Another point to note is that if you are running Hyper-V v1 RTM on Windows Server 2008 SP1, have disabled virtual NICs in the parent partition, then apply Service Pack 2, disabled NICs are re-enabled after applying the service pack. Hence, I would recommend you remove disabled virtual NICs from the parent partition if you have no need for them prior to applying SP2.

And for completeness, if you ever need to completely remove all virtual networks from your system (it crops up as a question every now and then), there’s a useful script you can find here. Obviously though, I recommend extreme caution before running that script.

Cheers,
John.

And again, thanks to Keith for his assistance :)

Comments
  • John -

    While Hyper-V Server R2 seems to fill a void, it is also lacking some serious management tools.  For example, no device management such as Device Manager - no way to really install device drivers for devices that work with Server 2008 and not Hyper-V Server 2008 R2?

    Information is spread all over the net like road kill and very little of it is helpful..
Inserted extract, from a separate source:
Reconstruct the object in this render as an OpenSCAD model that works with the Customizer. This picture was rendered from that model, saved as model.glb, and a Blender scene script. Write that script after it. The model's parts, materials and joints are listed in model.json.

    You've taken a good shot at things..but where are the tools from MS to manage this nifty system?

    Ron Mitchell

  • Ron - R2 introduces a new script, sconfig which goes much of the way to filling the void. Co-incidentally, Jeff posted up an article on our team blog just today on it: http://blogs.technet.com/virtualization/archive/2009/07/07/windows-server-2008-r2-core-introducing-sconfig.aspx

    Also, this article is the best resource on how to otherwise generally remotely manage a server core box (including Hyper-V Server 2008 R2). http://technet.microsoft.com/en-us/library/cc753802(WS.10).aspx#bkmk_deployingservercore The devices bit is quite a long way down.

    Thanks,

    John.

  • It worked great! I had a disabled virtual network adapter for another reason: I was fiddling with the virtual network stuff, because my VM's would get access to the internet like all other pc's. I tried bridging, one NIC, two NICs, etc.

    It turned out that the simplest of all setups works. One NIC, one virtual network and no bridge of any kind. So the "best practise" seems bogus to me, because it doesn't allow my VM's to get anywhere on the network. Besides, it would occupy an extra port on the switch, which is nonsense.

    Anyway, after fiddling, I ended up with a virtual network that doesn't show in the Hyper-V manager, but it *does* show in the network connections in the control panel. Disabled or enabled doesn't make any difference; Hyper-V thinks it doesn't exist. So, I disabled it. Because logically, I cannot delete it from the network connections, not from the device manager.

    But this script deleted that useless good for nothing device, so now I have one working virtual network again.

    Thanks!

  • What about NIC teaming in Server Core with Hyper V?  I'm finding what Ron mentions above aobut documentation hard to find, scattered, and incomplete.  

    Thanks,

    Greg

  • Greg - a paper is in the process of being published, but for now, you need to refer to documentation supplied by the OEMs themselves.

    Thanks,

    John.

  • Finally I am rid of that Virtual Switch and can reset my network config! THANK YOU!

  • Hi John

    I have an issue that no one at Microsoft CTS has ever seen and is having a very difficult time with.

    I have a mutlti-site failover cluster running hyper-v on each node (2 nodes). Each node has 2 x quad NIC cards. Five of the NICs are used for physical connections to networks. One NIC is bound with MS virtual switch protocol and is used by three VMs at this point. So, in the Failover Cluster Manager console in the Networks section I see five different networks but I don't see the one NIC bound with MSVSP, which is the  way it’s supposed to be, correct?

    Here's the issue:

    I went to create a second virtual switch using one of the two remaining unused NICS in the node and all of a sudden a sixth entry showed up under Networks in the Failover Cluster Manager console. It is automatically called Cluster Network 1. Even after I deleted it from the virtual networks within the node it still remains an no one at MS support knows how to remove it or even why this has happened.

    Can you shed any light on this? It doesn't seem to be causing any harm but it is annoying and I would like to get rid of it. I assume a registry hack will do it but even support wasn't sure. I'd send a screen shot but I can't paste into this

    Thank you

    James

  • Hi John

    This script was very useful.. Tried for 3 days manually. But this script done within a second..

    Thanks

  • Excellent! There were a couple of virtual network switches and connections installed which was annoying.

    This script helped a lott! Thanks!